Sven - some of those anatomical details are things i was completely unaware of until delving into Robert Beverly Hale's fantastic series of books, particularly Anatomy Lessons From the Great Masters. I love the way it's put together.... on the left page of a spread is a drawing by Michelangelo or Leonardo or Raphael or somebody, and on the facing page are his lecture notes, in great detail, about whichever portion of the figure is being discussed in the chapter. Ruminating on what the great artists have done is a very different approach from the usual "here's how to draw the figure" method.... and he describes it with great relish.

Those small knobs under the kneecaps.... they're called the "kneeling points", and are the part that actually makes contact when you kneel. As he likes to say, "you can't draw it until you know it exists", and I discovered those in his books. Along with so many other important "bony landmarks".

Shelley - ye gods woman! The last thing I want is for Fafhrd (AND the Grey Mouser?) to look like me!!?!

Jeff - No snowwitches in this one. (is that like a cold sandwitch? Nyuk!). I see this as a basic two-figure comp. But the women are on their way, oh yes! And the monsters.....

Darkmatters said...

A little more elaboration -
Hale emphasizes learning the skeleton. In fact, he says all the great figurative artists began as shop assistants in the atleier of some master artist... usually at around the age of 6 or 8. The artists all had skeletons in their studios... not plastic ones, but actual collections of bones. And each day the master would "throw the assistant a bone" and have him draw it, over and over, from every angle, until he understood it. In time the assistant would be able to draw full skeletone. And basically that's what a body is - a skeleton with some padding on it. It's only at a few places (abdomen, thock upper arms and legs, thick parts of forearm and calf) that the skeleton is obscured. At the joints and the ends of extremities (hands, feet) that's basically ALL there is, with a thin skin stretched over it.

About posing for my own drawings... I did it before, using a video camera. If a picture's worth a thousand words, a few minutes of video are worth a lot more.

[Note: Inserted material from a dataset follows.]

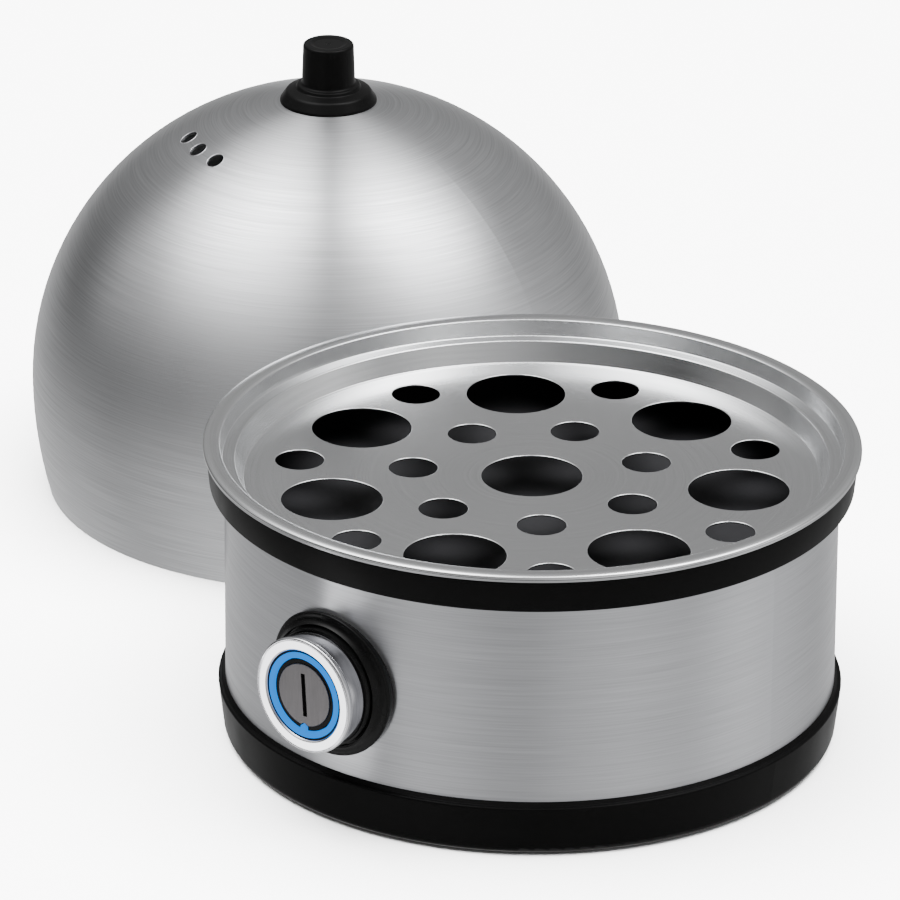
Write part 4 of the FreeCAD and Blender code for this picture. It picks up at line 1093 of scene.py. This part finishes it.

But I quickly discovered I'm not a good model, and as an artist I end up drawing what I see rather than being able to adjust it into a different figure.

Heh... this drawing reminds me a lot of Arnold as Conan.... especially with the wedge-shaped slash over his eye... it looks like the war paint he wore toward the end of the 1st movie.

Shelley Noble said...

After I commented this morning, I thought oh no, Mike prolly thinks I meant he looks like a muscular fantasy god guy when nekkid! That would be strange if you did! All those muscles getting in the way whilst animating! I just thought you could adapt a human pose to your uses. But then again, I've never drawn from a live model and perhaps it is entirely different than drawing from a photo anyway.

You guys all leave me in the dust with your talk about anatomy. Although I love what you quoted about not being able to draw something unless you know it exists. I'm going to check out the book rec for Paul as he is thrilled by knowing kinesiology (the science dealing with the interrelationship of the physiological processes and anatomy of the human body with respect to movement.) stuff and this kind of enriching presentation might prove inspirational! Thanks!

Darkmatters said...

I know a really good artist could probably look at anybody in the right pose, and just take the lighting and positioning information, and change the physique into whatever they want, but I'm nowhere near that good! Like most newbies, I get overwhelmed by visual reference, and more often than not I'll end up copying the shapes I see rather than using it as reference and a guide to where to put shading etc, the way you're supposed to.

It would be very difficult for me to draw a much less muscular figure like Fafhrd while looking at my own sculpted, bronzed musculature! ;)

Darkmatters said...

Another factor to consider:

I could try to hit the poses, but I just don't have it in me to strike that superconfident (I can kick anybody's ass" kind of pose. If I were to stand in the pose above for example, it's look more like I was experiencing back pain and needed to sit down. An artist just can't work with that!

Besides, a big part of this whole exercise for me is to sharpen my skills at drawing the figure in action directly from the imagination.